Tuesday, August 05, 2008

Presidential Candidates and Energy

The NY Post editorial section properly takes the presidential candidates to task for their evolving positions on energy issues. However, they correctly point out that while Sen. McCain's position on offshore drilling has changed due to the facts on the ground (high gas prices), Sen. Obama's views have apparently changed due to more political factors. These changed positions include a call for releasing oil from the Strategic Oil Reserve (which is supposed to be for national emergencies, not to manipulate prices) AND now include being "open" to additional drilling if it is coupled with additional subsidies for alternative energy and higher mileage vehicles. He also still wants a windfall profits tax on large energy companies, which is counter productive and leads to higher consumer costs. The Post appears quite suspicious of the Illinois Senator's new views, and spells out the reasons for their skeptism.

"Obama, by contrast, still opposes drilling - but says he'll back it if it leads to a deal on legislation pushing fuel-efficient cars and alternative energy. Right. That might be believable if he hadn't also made popular turnabouts on many other issues, like NAFTA, the terror-monitoring bill and talking to Iran. Obama's new view on drilling, of course, is welcome; environmental concerns pale next to the need for more oil.

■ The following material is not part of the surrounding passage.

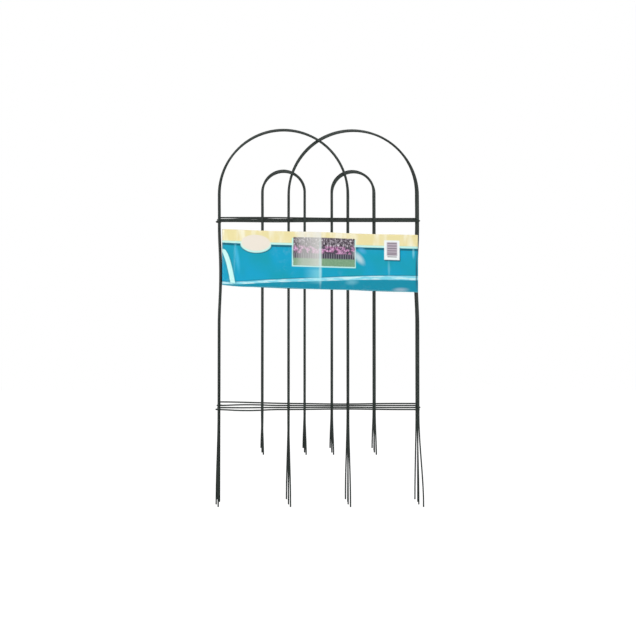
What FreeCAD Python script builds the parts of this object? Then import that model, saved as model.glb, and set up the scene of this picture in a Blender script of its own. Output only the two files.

His switch on SPR oil, on the other hand, is not. The reserve is meant for national emergencies, not as a tool to ease prices - as even he once noted: "The reserve should only be used in the event of an emergency," he said, not "to provide a small, short-term decrease in gas prices." And he's U-turning on yet a third oil issue: He wants a windfall-profits tax on oil companies, even as he voted to give them breaks in '05. McCain voted against the breaks but is against hikes now....But here's the more important question: What does Obama stand for, besides whatever's popular at the moment?"

Indeed, this has been my question since mcuh earlier in the year. Perhaps due to this issue, Mac has pulled almost even with Obama (only a point or two down, well within the margin of error) in the latest Gallup and Rasmussen temperature checks, and McCain is ratcheting up the pressure on Congress by calling for both houses to return from vacation and address these issues. He is also handing out free tire pressure gauges for a $25 donation (see WSJ article here) after Obama suggested keeping your tires properly inflated as a means of saving energy - which is correct in a sense, but the math he spouted off on how much gasoline it would save was a bit off (he claimed it would save as much as we would ever get from drilling - not likely).

Meanwhile, the House Republican revolt led by Indiana Congressman Mike Pence and Georgian Tom Price Friday against the Wicked Witch of the West appears to be gathering some steam as well, with around twenty Congress critters meeting in the darkened halls of the District on Monday and more likely to join, as witnessed by Human Event's Jed Babbin, article here:

"The Republicans’ action began as a stunt on Friday and by Monday had evolved into a well-organized effort that might just succeed: if enough pressure were brought on Pelosi to force a vote on a comprehensive energy package, she might have to budge either by bringing Congress back in August (admittedly a very long-shot) or by holding a vote when the House reconvenes in September.

Republicans, as Hensarling said, define “comprehensive” as not “drill or, but drill and”, meaning that they would couple conservation measures with opening offshore drilling and on-land oil reserves such as the Colorado oil shale.

By Monday, Pence and Price had gotten about twenty fellow Republicans to come back for the new debate, and more were still being rounded up. As many as one hundred may be back by week’s end. If they are successful in building momentum this week, the debates will go on -- possibly -- all the way into September."

High energy prices and the Democratic leaderships intransigence on the issue may just be the road the Republicans need to turn things around come November.